Sowing the Wind

Recently a friend asked me about the refugee crisis in Europe. “What’s it all about? Why are these people fleeing their countries with their children?

I explained that the existential refugee crisis in Europe is directly caused by US wars in the Middle-East, notably the invasion of Iraq, the destruction of Libya, and the ongoing Syrian civil war fomented by the US and the Gulf States in an effort to overthrow the regime of Bashar Assad.

This line of reasoning perplexes my friend as she, like most American’s, wholeheartedly believes in American exceptionalism. This is understandable since the US propaganda system presents the US as a bastion of peace, democracy and prosperity, while the rest of the world is a dreadful mess riven by endless crises and insoluble problems. The US is portrayed as the protector of democracy even as it pursues ruthless hegemonic military and economic policies at the expense of the rest of the world. Hidden in plain sight is the fact that the current crisis is deeply rooted in U.S. policies since World War II, as this article at Global Research makes depressingly clear.

The crisis is totally out of control, and it’s direct blowback from the US and its allies’ regime change operations in Libya and Syria. Europe gains nothing whatsoever from this and is anxiously trying to mitigate the fallout while giving off the impression of partial compliance with its heavily promoted ‘values’, but conversely, Europe’s pain is the US’ gain. Washington is seeing to it that the continent’s most prominent countries (France and Germany, in particular) are caught up in a demographic nightmare, a time bomb of sorts that can be strategically activated at will in the event that these states ever decide to pursue policies independent of the US’ dictates.

What’s even more remarkable is that the US policy of endless war and regime change is promulgated by a small clique of neoconservatives holdovers from the Bush administration that President Obama allowed to fester within the American deep state–the ongoing nexus of military/intelligence/foreign policy that exists semi-independent of any administration.

Veteran journalist Robert Parry, who broke the Iran/Contra story in the 1980’s, says that by failing to rein in the neoconservatives, President Obama has allowed this narrative of regime change to become the dominant meme by claiming that the US is promoting democracy by ridding the world of evil dictators.

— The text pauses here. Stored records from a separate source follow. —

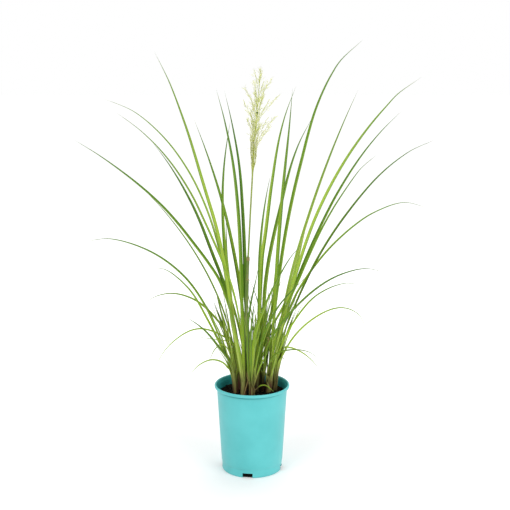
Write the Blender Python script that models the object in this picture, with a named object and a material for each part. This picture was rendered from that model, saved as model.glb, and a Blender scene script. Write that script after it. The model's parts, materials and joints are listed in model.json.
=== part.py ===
"""A clump of ornamental grass with one flower plume, in its nursery pot.

Metres, +Z up. The pot stands on the plane z = 0 with its axis on Z, and the clump's best side faces -Y.
"""

import math

import bmesh
import bpy
import numpy as np
from mathutils import Vector
from mathutils.geometry import interpolate_bezier

MM = 0.001
GAP = 0.0003  # left open between pieces that touch

# The pot: a tapered, thin-walled container of about three litres
POT_RIM_DIAMETER = 0.171
POT_HEIGHT = 0.2015
POT_FOOT_DIAMETER = 0.138
POT_NECK_DIAMETER = 0.1605  # just under the rolled rim
POT_WALL = 0.0018
POT_FLOOR = 0.0025
POT_SIDES = 48
RIM_ROLL = 0.0038  # half the thickness of the rolled rim
FOOT_ROUNDING = 0.003
STEP_HEIGHT = 0.022  # a faint moulded step runs round the pot here
STEP_DEPTH = 0.0004

# The drainage notches where the wall meets the floor
NOTCH_COUNT = 4
NOTCH_WIDTH = 0.023
NOTCH_HEIGHT = 0.011
NOTCH_DEPTH = 0.006
NOTCH_TURN = math.radians(-98.5)

# The soil
SOIL_TOP = 0.183
SOIL_DIP = 0.0025  # how much lower the soil lies along the wall

# The clump: every leaf is drawn as it shows, seen from EYE, on the upright plane through the pot's axis
EYE = Vector((0.007, -2.2, 0.944))
GROUND = SOIL_TOP + GAP
STATIONS = 17  # points along a leaf, from its foot to its tip
TIP_CROWDING = 1.25  # the stations stand closer together towards the tip, where a leaf bends most
LEAN_POWER = 1.6  # a leaf keeps near its foot's depth at first and leans more and more towards its tip
RING_RADIUS = 7.5 * MM  # how far from the middle of a shoot its leaves stand
FOOT_WIDTH_SHARE = 0.44  # a blade is this share of its full width at its foot
WIDENING = 1.5  # and widens by this share of it over its whole length, till it is full
TAPER_START = 0.35  # the share of its length from which a blade narrows to its point
TAPER_POWER = 2.2
THINNEST_TIP = 0.5 * MM  # half the width of a blade just before its point
FOLD_ANGLES = ((0, 52), (0.3, 28), (0.8, 24), (1, 30))  # share of the length, degrees each half is raised
LEAST_TURN = math.radians(22)  # a blade shows its side to EYE by an angle between these two,
MOST_TURN = math.radians(38)  # so it looks about as wide from any side of the clump
BLADE_THICKNESS = 0.10  # half the midrib's thickness, as a share of the half width
THINNEST = 0.13 * MM
CLEARANCE = 0.0007
SPREAD_STEPS = 800  # at most; the leaves are mostly clear of each other well before
EASING = (0.08, 0.3, 0.62, 0.3, 0.08)  # how much a leaf's stations follow one that is moved

# Each shoot is a tight bunch of leaf sheaths: foot x, y, then top x, y, z and half width, in millimetres
SHOOTS = {
    "a": (-36, -8, -49, -14, 270, 4.8),
    "c": (-1, -29, -1, -36, 280, 4.8),
    "d": (23, 11, 27, 5, 262, 4.0),
    "e": (36, 33, 52, 40, 290, 4.6),
    "f": (50, 16, 64, 20, 285, 4.6),
    "g": (-32, 19, -45, 26, 280, 4.6),
    "h": (-9, 15, -13, 20, 290, 4.6),
    "i": (8, 3, 12, 1, 290, 4.6),
    "j": (12, 34, 15, 44, 285, 4.4),
    "k": (38, -2, 50, -7, 275, 4.4),
}

# The flower stem stands in a ring of leaves of its own: x, z as shown, and half thickness, in millimetres
STEM_FOOT = (-20, -27)
STEM_TOP_DEPTH = -12
STEM_LINE = ((-17, 250), (-14, 350), (-10, 450), (-6, 550), (0, 650), (2, 690))
STEM_HALF_WIDTHS = (  # the sheath round the stem ends between 499 and 503
    (183, 4.8), (300, 4.2), (440, 3.9), (499, 3.6), (503, 2.6), (600, 2.5), (690, 2.2),
)

# The plume: x, z as shown and half thickness of its dense middle, then the tips of its branches
PLUME_TIP_DEPTH = -20
PLUME_LINE = ((3, 700), (5, 750), (9, 790), (13, 830), (16, 870), (18, 912))
PLUME_HALF_WIDTHS = (
    (690, 2.2), (703, 3.6), (722, 5.8), (750, 7.6), (790, 8.0), (830, 6.6), (870, 4.4), (900, 1.8),
)
PLUME_BRANCHES = (  # x, z and depth of a tip, and how far below it the branch leaves the middle
    (42, 885, -26, 62),
    (57, 850, -10, 66),
    (37, 840, -44, 60),
    (52, 806, 0, 58),
    (40, 785, -34, 52),
    (33, 800, 18, 55),
    (6, 903, -2, 48),
    (5, 880, -46, 52),
    (-15, 866, -18, 62),
    (-3, 850, 22, 56),
    (-18, 837, -36, 60),
    (-9, 800, -10, 50),
    (28, 868, 14, 55),
    (20, 826, -56, 58),
    (14, 815, 32, 56),
    (22, 770, -38, 44),
    (-4, 768, 8, 42),
)

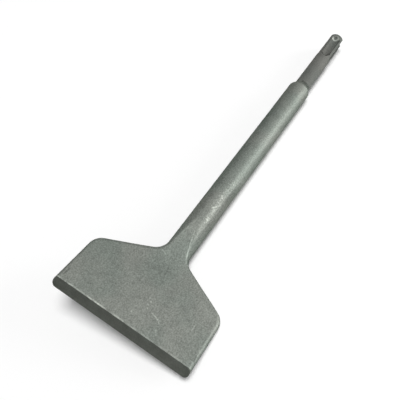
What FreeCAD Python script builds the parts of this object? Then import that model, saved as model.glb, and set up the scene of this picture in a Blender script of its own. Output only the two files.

“Instead of the promised wonders of “democracy promotion” and “human rights,” what these “anti-realists” have accomplished is to spread death, destruction and destabilization across the Middle East and parts of Africa and now into Ukraine and the heart of Europe. Yet, since these neocon forces still control the Official Narrative, their explanations get top billing – such as that there hasn’t been enough regime change.”

Parry, who has been observing the neoconservatives since the Reagan administration where they were responsible for murderous US policies in Central America, says that refugees are a direct result of these regime change schemes.

“The poor Central Americans, as they tried to shed generations of repression and backwardness imposed by brutal right-wing oligarchies, faced U.S. neocon ideologues who unleashed death squads and even genocide against peasants, students and workers. The result – not surprisingly – was a flood of refugees, especially from El Salvador and Guatemala, northward to the United States. The neocon “success” in the 1980s, crushing progressive social movements and reinforcing the oligarchic controls, left most countries of Central America in the grip of corrupt regimes and crime syndicates, periodically driving more waves of what Reagan called “feet people” through Mexico to the southern U.S. border.” 

That the US bears responsibility for the refugee crisis in Europe is not something that most American’s want to hear. In fact, American’s are especially loath to understand foreign policies that present the US in an unfavorable light. In their world, the US is a benevolent sheriff keeping order in a dangerous world, rather that a brutal empire whose very policies are creating these heartbreaking pictures of  human tragedy.

Maybe Americans, even ones who are smart and well informed, just can’t bring themselves to accept this awful reality. In Politics and the English Language, George Orwell writes about how societies fail to see their own crimes as they meanwhile castigate the enemy for their crimes.

Meanwhile, the US views all foreign policy through a military prism. We don’t do diplomacy, that’s for sissies. If force doesn’t work, then more force will. The problems with this approach ought to be obvious. We’re creating a more chaotic and dangerous world while enriching the military/intelligence/industrial, deep state that’s already raising profound questions about our constitutional system of democracy.

These types of refugee problems are only beginning. The policies the US has chosen to implement are only going to create more conditions that make people want to flee their homes and try to make it to western countries like ours. Contrast this coming reality with politics in the US. Presently we’re enduring a presidential race where the Republican candidates are all espousing anti-immigrant rhetoric and one candidate–Trump–is talking about building a giant wall between the US and Mexico.

What’s going to happen when the US gets a real emigration crisis like the one in Europe?